Contradictory mind-set toward Chinese firms to hinder India’s EV industry growth
Published: Nov 13, 2023 10:26 PM
Illustration: Liu Xiangya/Global Times

Illustration: Liu Xiangya/Global Times

India is considering a request from Tesla to lower tariffs for imported electric vehicles (EVs), the Financial Times reported on Monday, citing Indian government officials, as the US EV giant explores setting up a plant in the country.

As reported, Tesla has asked New Delhi for an initial tariff concession that would allow it to offset India's steep customs duty of 70 percent for cars priced below $40,000, and 100 percent for cars above $40,000 or more. If India can cut tariffs for imported EVs, it will send a positive signal that India is still committed to stepping up the development of its manufacturing industries and attracting foreign investment. This will be good news for the Indian economy, but meanwhile, its manufacturing ambitions will probably also pose a policy dilemma for the country.

From an economic perspective, an expanding manufacturing sector means increased demand for intermediate products such as components and parts, and China is an appropriate partner for India, taking into consideration China's mature EV supply chains.

From a geopolitical perspective, however, mutually beneficial economic cooperation is seen as a zero-sum game, in which India constantly suppresses Chinese companies, especially following the China-India border conflict in 2020 when anti-China sentiment soared in the country.

India is in a critical period of manufacturing development. On the one hand, India needs cooperation with China's supply chain, but on the other hand, it tends to suppress Chinese companies, as the ghost of nationalism lingers in the country. Its contradictory mind-set and paranoia toward China will hinder its manufacturing development and place a heavy burden on the Indian economy. 

It is precisely because of this contradictory mind-set that India will find it difficult to have its own real economic takeoff in the manufacturing sector and replace China's position as the new "world factory."

Let's take the example of EVs. The development of a local EV supply chain, including but not limited to mining, refining and battery production, will set the pace of EV manufacturing in India. However, it will take time for India to enhance its industry chain capabilities, and before the country builds up its supply chain capabilities, India has to rely on intermediate product imports. 

More importantly, no country can establish and monopolize an entire EV industry chain, ranging from mining to sales. If India wants to make itself an EV manufacturing hub and attract investment from global manufacturers including Tesla, tariff cuts are not enough. The country needs to further integrate into the global industry chain and strengthen cooperation with countries on the supply chain.

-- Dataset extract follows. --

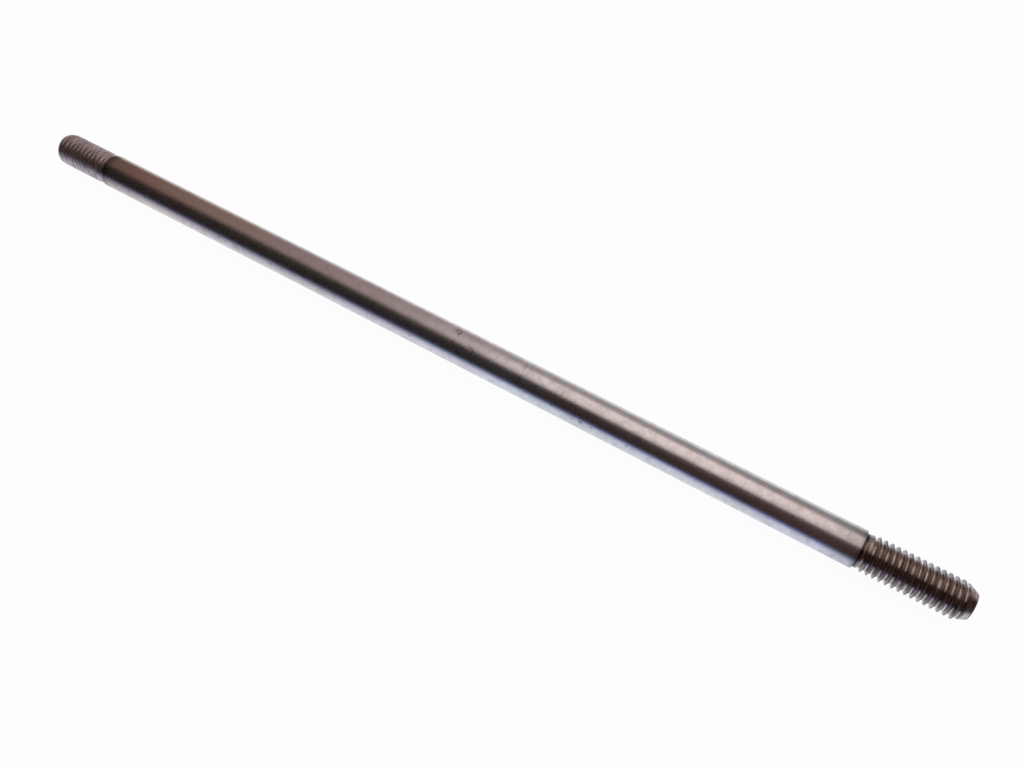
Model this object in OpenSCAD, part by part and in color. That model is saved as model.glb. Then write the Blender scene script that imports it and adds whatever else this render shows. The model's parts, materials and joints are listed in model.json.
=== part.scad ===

China plays a key role in the global EV supply chain. Chinese companies' investment in lithium refining and other aspects of EV battery production is years ahead of the rest of the world. As reported by CNN, Chinese manufacturers' share of the global EV battery market stood at 60 percent in 2022. Some industry executives believe India's EV manufacturing ambitions will rely heavily on existing import-based supply chains, and China will be an important source of intermediate product imports.

India should reflect on its attitude toward Chinese enterprises. Indian newspaper the Economic Times reported earlier this year that India rejected Chinese automaker BYD's proposal to set up a $1 billion factory in India in partnership with Hyderabad-based Megha Engineering and Infrastructures. If India is truly open to foreign investment and wants to make itself the "world's factory" for EVs, the country should ensure Chinese EV companies, including BYD, can get fair treatment in India.

Some Indian politicians may believe that treating Tesla and BYD differently will help India gain favor from Washington and win investment from US companies. However, in the long run, this won't be conducive to the development of the Indian economy and its EV industry, as it will undermine Chinese companies' confidence in India's investment environment, at a time when China-India economic cooperation is becoming increasingly important for the development of India's EV industry.

If India can promote free trade, reduce import tariffs and encourage foreign EV manufacturers to invest and establish factories in the country, such moves will bring momentum to India's economy. In this process, Chinese enterprises should not be treated differently. It is hoped that India can offer a fair business environment for Chinese enterprises and provide equal treatment to them and other foreign companies like Tesla.

The author is a reporter with the Global Times.